If the space is small, I would keep the mix restrained and let texture do most of the work. The more compact the room, the less you want the seating to compete for attention.
The mistakes I see most often
Most seating mistakes are not dramatic. They are small mismatches that make a room feel awkward after a few weeks of living with it.
- Buying by appearance alone and never checking seat height, depth, or arm clearance.
- Choosing a chair that is too bulky for the floor plan, especially in apartments and tight dining areas.
- Mixing too many finishes at once, which makes even good pieces feel disconnected.
- Ignoring cleaning needs, especially in homes with kids, pets, or daily entertaining.
- Forgetting that the chair has to work with the table, desk, or sofa beside it, not just stand alone.
If I had to name the most common issue, it is scale.

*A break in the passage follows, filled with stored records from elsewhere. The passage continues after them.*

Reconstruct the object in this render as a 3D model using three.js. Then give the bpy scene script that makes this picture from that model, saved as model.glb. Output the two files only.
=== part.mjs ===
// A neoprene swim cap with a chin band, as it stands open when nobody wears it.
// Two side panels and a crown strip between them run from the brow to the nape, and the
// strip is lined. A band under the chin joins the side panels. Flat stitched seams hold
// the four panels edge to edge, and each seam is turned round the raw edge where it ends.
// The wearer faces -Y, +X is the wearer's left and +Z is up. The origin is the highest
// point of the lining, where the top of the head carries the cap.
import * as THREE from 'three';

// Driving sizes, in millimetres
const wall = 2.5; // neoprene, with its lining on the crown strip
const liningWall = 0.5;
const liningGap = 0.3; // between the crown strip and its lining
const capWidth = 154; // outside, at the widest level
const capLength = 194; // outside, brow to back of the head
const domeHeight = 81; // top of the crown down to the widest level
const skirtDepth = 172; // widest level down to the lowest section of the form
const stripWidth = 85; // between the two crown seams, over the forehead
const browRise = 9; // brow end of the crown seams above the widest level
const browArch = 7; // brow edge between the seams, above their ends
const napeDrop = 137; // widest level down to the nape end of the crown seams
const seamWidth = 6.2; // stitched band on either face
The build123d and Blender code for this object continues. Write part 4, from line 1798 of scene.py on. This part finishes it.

A chair can be excellent in isolation and still fail in a room because it swallows walkways or interrupts sightlines. That is why I always step back and look at the whole composition before I call it finished.
From there, the final decision gets much easier because you are no longer choosing a pretty object, you are choosing a piece that actually earns its place.
A short filter that helps me make the final call
When I narrow it down to two or three candidates, I ask myself four final questions: does it fit the room, does it support the way I sit, can I maintain it, and does it add a missing quality such as warmth, height, or texture?
- Measure the space in inches, not guesses.
- Sit in the chair for at least a few minutes before deciding.
- Check fabric cleaning codes or finish care instructions.
- Look at the legs, not just the seat, because base shape changes the whole read.
If all four answers are good, the chair usually belongs in the room. I would rather choose one well-made piece that settles naturally into the space than chase a trend that looks clever for a month and feels wrong after that.